Generic Drug Name: Diltiazem
Other Common Names: Cardizem, Dilacor XR
Diltiazem is a calcium channel blocker that is commonly used in dogs, cats, and ferrets to treat hypertension, atrial fibrillation, and supraventricular tachycardias. It can also been used to treat feline hypertrophic cardiomyopathy. When administered with quinidine, it may be useful for treating horses with atrial fibrillation.
Patients with severe hypotension, sick sinus syndrome or 2nd or 3rd degree AV block, radiographically documented pulmonary congestion, or acute MI should not use diltiazem. Caution should be used when administering this drug to geriatric patients, those with heart failure, or those with hepatic or renal impairment. If diltiazem is being administered via IV, administration should take at least two minutes to prevent complications.
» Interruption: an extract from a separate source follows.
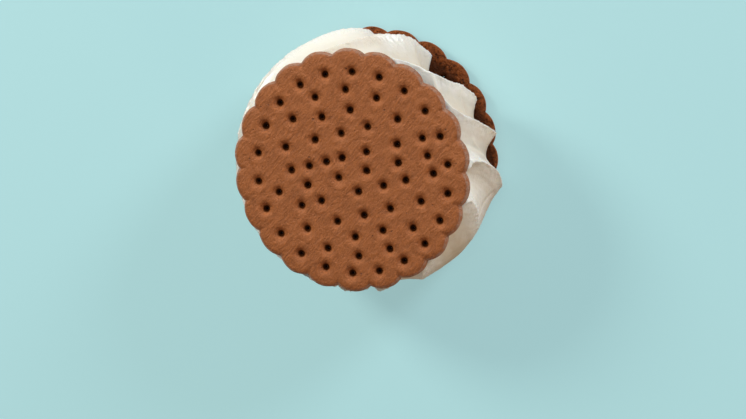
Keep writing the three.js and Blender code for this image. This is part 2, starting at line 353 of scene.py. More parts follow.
def grain_effect():
    """Fine uneven grain: the same for dough, for ice cream and for the floor."""
    tree, given, result = new_effect(
        "Fine Grain", {"Size": 0.001, "Detail": 3.0, "Contrast": 1.0}, "Grain")
    noise = add_node(tree, "ShaderNodeTexNoise",
                     {"Vector": given["Vector"], "Scale": over(1.0, given["Size"]),
                      "Detail": given["Detail"], "Roughness": 0.6})
    centred = minus(noise.outputs["Fac"], 0.5)
    spread = calculate("MULTIPLY_ADD", centred, given["Contrast"], 0.5, clamp=True)
    tree.links.new(spread, result)
    return tree


def pit_effect():
    """Small round pits, on only some of the cells, so that they lie unevenly."""
    tree, given, result = new_effect("Pits", {"Spacing": 0.002, "Reach": 0.25, "Share": 0.4}, "Pits")
    cells = add_node(tree, "ShaderNodeTexVoronoi",
                     {"Vector": given["Vector"], "Scale": over(1.0, given["Spacing"]),
                      "Randomness": 1.0})
    pick = add_node(tree, "ShaderNodeSeparateColor", {"Color": cells.outputs["Color"]}).outputs
    size = times(given["Reach"], pick["Green"])
    round_pit = remap(minus(size, cells.outputs["Distance"]), 0.0, 0.08)
    chosen = calculate("LESS_THAN", pick["Red"], given["Share"])
    tree.links.new(times(round_pit, chosen), result)
    return tree


def wrinkle_effect():
    """Short drawn-out wrinkles, all running one way, as in rolled dough."""
    tree, given, result = new_effect(
        "Wrinkles", {"Angle": 0.6, "Width": 0.0006, "Length": 0.004}, "Wrinkles")
    back = add_node(tree, "ShaderNodeCombineXYZ", {"Z": times(given["Angle"], -1.0)})
    turned = add_node(tree, "ShaderNodeVectorRotate",
                      {"Vector": given["Vector"], "Rotation": back.outputs[0]},
                      rotation_type="EULER_XYZ")
    across = over(1.0, given["Width"])
    stretch = add_node(tree, "ShaderNodeCombineXYZ",
                       {"X": over(1.0, given["Length"]), "Y": across, "Z": across})
    drawn = on_vectors("MULTIPLY", turned.outputs[0], stretch.outputs[0])
    noise = add_node(tree, "ShaderNodeTexNoise",
                     {"Vector": drawn, "Scale": 1.0, "Detail": 4.0, "Roughness": 0.55, "Distortion": 0.6})
    tree.links.new(noise.outputs["Fac"], result)
    return tree


EFFECTS = {"Fine Grain": grain_effect, "Pits": pit_effect, "Wrinkles": wrinkle_effect}


def effect(name, place, **inputs):
    """Places a shared effect with its own values. Its group is built the first time."""
    group = bpy.data.node_groups.get(name) or EFFECTS[name]()
    inputs["Vector"] = place
    return add_node(place.id_data, "ShaderNodeGroup", inputs, node_tree=group).outputs[0]


# ---- Finishes ----

def new_material(name):
    material = bpy.data.materials.new(name)
    material.use_nodes = True
    tree = material.node_tree
    tree.nodes.clear()
    shader = tree.nodes.new("ShaderNodeBsdfPrincipled")
    add_node(tree, "ShaderNodeOutputMaterial", {"Surface": shader.outputs[0]})
    place = tree.nodes.new("ShaderNodeTexCoord").outputs["Object"]
    return material, tree, shader, place


def stored(tree, name):
    return add_node(tree, "ShaderNodeAttribute", attribute_name=name).outputs["Fac"]


def bumpy(height, strength, distance):
    return add_node(height.id_data, "ShaderNodeBump",
                    {"Strength": strength, "Distance": distance, "Height": height}).outputs[0]


def wafer_finish(name, wafer, grain_turn, flour_and_sheen):
    """Baked chocolate dough: streaked crust outside, darker crumb inside.
    Painted into the colour: shade in the nearly black holes, in pits and pores and under the swirl;
    a rim partly darker with baking and partly with painted shade; a pale wall, partly flour and partly a
    painted sheen;
    lighter raised lumps in the crumb, partly a painted highlight.
    """
    material, tree, shader, place = new_material(name)
    outside, hole_shade_mask, by_edge, on_wall, soaked = (
        stored(tree, field)
        for field in ("outer_side", "hole_shade", "edge_shade", "wall_shade", "soaked"))
    wrinkles = effect("Wrinkles", place, Angle=grain_turn, Width=0.64 * MM, Length=3.2 * MM)
    fine_wrinkles = effect("Wrinkles", place, Angle=grain_turn + 0.25, Width=0.36 * MM,
                           Length=1.6 * MM)
    grain = effect("Fine Grain", place, Size=0.55 * MM, Detail=3.0, Contrast=1.8)
    patches = effect("Fine Grain", place, Size=7 * MM, Detail=3.0, Contrast=2.4)
    pits = effect("Pits", place, Spacing=2.4 * MM, Reach=0.2, Share=0.3)
    pores = effect("Pits", place, Spacing=1.1 * MM, Reach=0.55, Share=0.8)
    lumps = effect("Fine Grain", place, Size=1.5 * MM, Detail=4.0, Contrast=2.6)

    crust = Vector(wafer.crust_colour)
    tone = plus(times(wrinkles, 0.55), times(fine_wrinkles, 0.45))
    tone = remap(tone, 0.38, 0.64)
    crust_colour = blend(tone, crust * 0.74, crust * 1.2)
    lighter = crust * Vector((1.22, 1.3, 1.45))
    crust_colour = blend(times(patches, 0.55), crust_colour, lighter)
    speckle = times(remap(grain, 0.32, 0.1), 0.5)
    crust_colour = blend(speckle, crust_colour, crust * 0.5)
    # Painted shade in the pits.
    crust_colour = blend(times(pits, 0.8), crust_colour, crust * 0.3)

    crumb = Vector(wafer.crumb_colour)
    # Crumb tone by its lumps: partly its own tone, partly a painted highlight on the raised lumps and
    # painted shade between them.
    crumb_colour = blend(lumps, crumb * 0.35, crumb * 2.4)
    # Painted shade in the pores.
    crumb_colour = blend(times(pores, 0.8), crumb_colour, crumb * 0.22)
    # Painted shade: the crumb is painted darker under the swirl and further out on one side.
    crumb_colour = blend(times(soaked, 0.9), crumb_colour, crumb * 0.36)

    colour = blend(remap(outside, 0.08, 0.3), crumb_colour, crust_colour)
    # The rim: partly darker with baking, partly painted shade where it falls away from the light.
    rim_break = times(by_edge, remap(lumps, 0.3, 0.7, 0.25, 0.8))
    rim_tone = crust * Vector((0.72, 0.6, 0.52))
    colour = blend(times(rim_break, 0.8), colour, rim_tone)
    # The pale wall: partly flour, partly a painted sheen.
    flour_and_sheen_share = times(on_wall, remap(lumps, 0.25, 0.6, 0.3 * flour_and_sheen, flour_and_sheen))
    colour = blend(flour_and_sheen_share, colour, wafer.wall_flour_and_sheen)
    # Painted shade in and round the holes.
    colour = blend(hole_shade_mask, colour, wafer.hole_shade_colour)

    rough = plus(remap(tone, 0.0, 1.0, 0.66, 0.52), times(hole_shade_mask, 0.25))
    rough = mix(outside, remap(lumps, 0.3, 0.7, 0.6, 0.34), rough)
    shine = times(remap(hole_shade_mask, 0.0, 0.6, 0.45, 0.0),
                  remap(outside, 0.1, 0.4, 0.25, 1.0))

    crust_height = times(wrinkles, 0.6)
    for relief, share in ((fine_wrinkles, 0.45), (grain, 0.16), (pits, -0.6)):
        crust_height = times_plus(relief, share, crust_height)
    crumb_height = times_plus(pores, -1.2, times(lumps, 1.4))
    height = mix(outside, crumb_height, crust_height)
    fill_in(tree, shader, {"Base Color": colour, "Roughness": rough, "Specular IOR Level": shine,
                           "Normal": bumpy(height, 1.0, 0.7 * MM)})
    return material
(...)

The most common negative side effect associated with diltiazem is bradycardia. Other reported adverse effects include vomiting, lethargy, GI distress, heart block or other rhythm disturbances, hypotension, CNS effects, elevations in liver function tests, and rashes.
Diltiazem should not be used in animals with a known allergy or hypersensitivity to the drug. A veterinarian should be contacted immediately if any concerning symptoms are exhibited or if an overdose occurs.
Diltiazem should be kept at room temperature in a tight, light resistant, childproof container. When using the powder form, solution should be discarded if not used after 24 hours. Diltiazem should be stored where children and pets will not be able to reach it.
A typical dose of diltiazem in dogs is .5-4 mg/kg every 8 hours. For treating cats, a normal dose ranges from .125-3 mg/kg every 8-12 hours. For ferrets, doses range from 2-7.5 mg/kg twice daily. If a dose is forgotten, it should be administered as soon as possible. If it is nearing time for the next scheduled dose, the missed dose should be skipped and the normal medication schedule should continue. Two doses should not be administered at the same time.
Doses may vary in different species, when the drug is given by a different route or concurrently with other medications, and with regards to a patient's age, breed, and health status. A veterinarian's dosing instructions and/or those printed on the medication label should be followed closely.